Deportation Class
    telepolis 23.05.2001, Peter Nowak

Internetdemonstration gegen die Lufthansa: Tag X für den Kranich

Die Lufthansa kommt nicht zur Ruhe. Waren es in den letzten Tagen streikende Piloten die für Gedränge vor den Flughafenschaltern sorgten, so droht der Fluggesellschaft am 20.Juni ein virtuelles Gedränge. Für diesen Tag haben Antirassismusgruppen und die Gefangenenhifeorganisation Libertad zu einer Internetdemonstration gegen die Lufthansa aufgerufen.

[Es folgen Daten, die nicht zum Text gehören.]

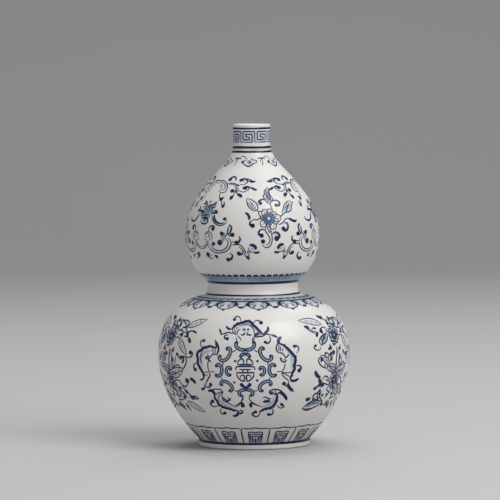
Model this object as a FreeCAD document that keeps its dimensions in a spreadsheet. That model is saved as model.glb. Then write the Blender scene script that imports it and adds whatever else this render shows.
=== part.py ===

Diese Aktion ist der Höhepunkt einer Reihe von Protesten gegen die Lufthansa. Ihr wird von Flüchtlingshilfeorganisationen und Menschenrechtsgruppen vorgeworfen, an Abschiebungen von Flüchtlingen zu profitieren. Der Hintergrund: Jedes Jahr werden im Durchschnitt bundesweit ca. dreißigtausend Menschen aus Deutschland in ihre Heimatländer abgeschoben. In rund der Hälfte der Fälle dient eine Lufthansa-Maschine als Transportmittel, so die Kritik der Antirassisten. Nur selten kommen diese alltäglichen Aktionen in die Schlagzeilen. So starb 1994 an Bord einer Lufthans-Maschine der Nigerianer Kola Bankole. Im Mai 1999 kam der sudanesische Flüchtling Aamir Ageeb bei seiner Abschiebung ebenfalls in einer Lufthansa-Maschine ums Leben, weil BGS-Beamte ihm einen Helm aufsetzten, der den Kopf derart nach hinten drückte, dass er erstickte. Danach empfahl die Pilotenvereinigung Cockpit ihren Mitgliedern, mit dem Verweis auf die nicht gewährleistete Sicherheit an Bord, einen Transport von Passagieren, die gegen ihren Willen abgeschoben werden sollen oder gar gefesselt sind, zu verweigern. Die Gewerkschaft Öffentliche Dienste, Transport und Verkehr (ÖTV) hatte ihre im Lufthansa-Aufsichtsrat sitzenden Mitglieder aufgefordert, sich gegen zwangsweise Abschiebungen auszusprechen. Doch vergeblich, das Lufthansa-Management erklärte, dass hier nur bestehende Gesetze vollstreckt würden.
Seit mehr als einem Jahr wendet sich das Netzwerk  Kein Mensch ist illegal im Rahmen ihrer Kampagne stop deportation class gegen diese Abschiebungen. Bisher beschränkten sich die Aktionen hauptsächlich auf Demonstrationen vor Flughäfen und Lufthansabüros. Am 20.Juni soll mit der Internetdemonstration eine neue Protestform ausprobiert werden. Ähnlich wie bei einer Sitzblockade soll der Zugang der Lufthansa-Homepage versperrt werden. Unter http://go.to/online-demo und http://stop-depclass.scene.as kann eine entsprechende Software runtergeladen werden, die auch Computerunkundigen per Mausblick eine Partizipation an dieser virtuellen Protestform ermöglichen soll.
Die Idee ist simpel. Wenn alle Menschen zum selben Zeitpunkt das Gleiche wollen, droht das große Chaos. So kann ein zeitgleicher Mausklick in der virtuellen Welt des Internet verheerende Folgen haben. Diese Erfahrung musste schon 1998 das mexikanische Finanzministerium machen. Damals haben zapatistische Solidaritätsgruppen aus Protest gegen die Repressionsmaßnahmen der mexikanischen Regierung gegen die aufständischen Indigenas mit einem elektronischen Sit-in das Computersystem zum Absturz gebracht. Doch den Organisatoren der unter dem Motto "Tag X für den Kranich" geplanten Lufthansaproteste geht es nicht in erster Linie um einen materiellen Schaden. Auch das Firmenimage soll angekratzt werden. Ob der Internetdemo gelingt, was die bisherigen Proteste nicht erreichen konnten, wird sich zeigen. Schließlich sind die Kapazitäten der Firmencomputer enorm.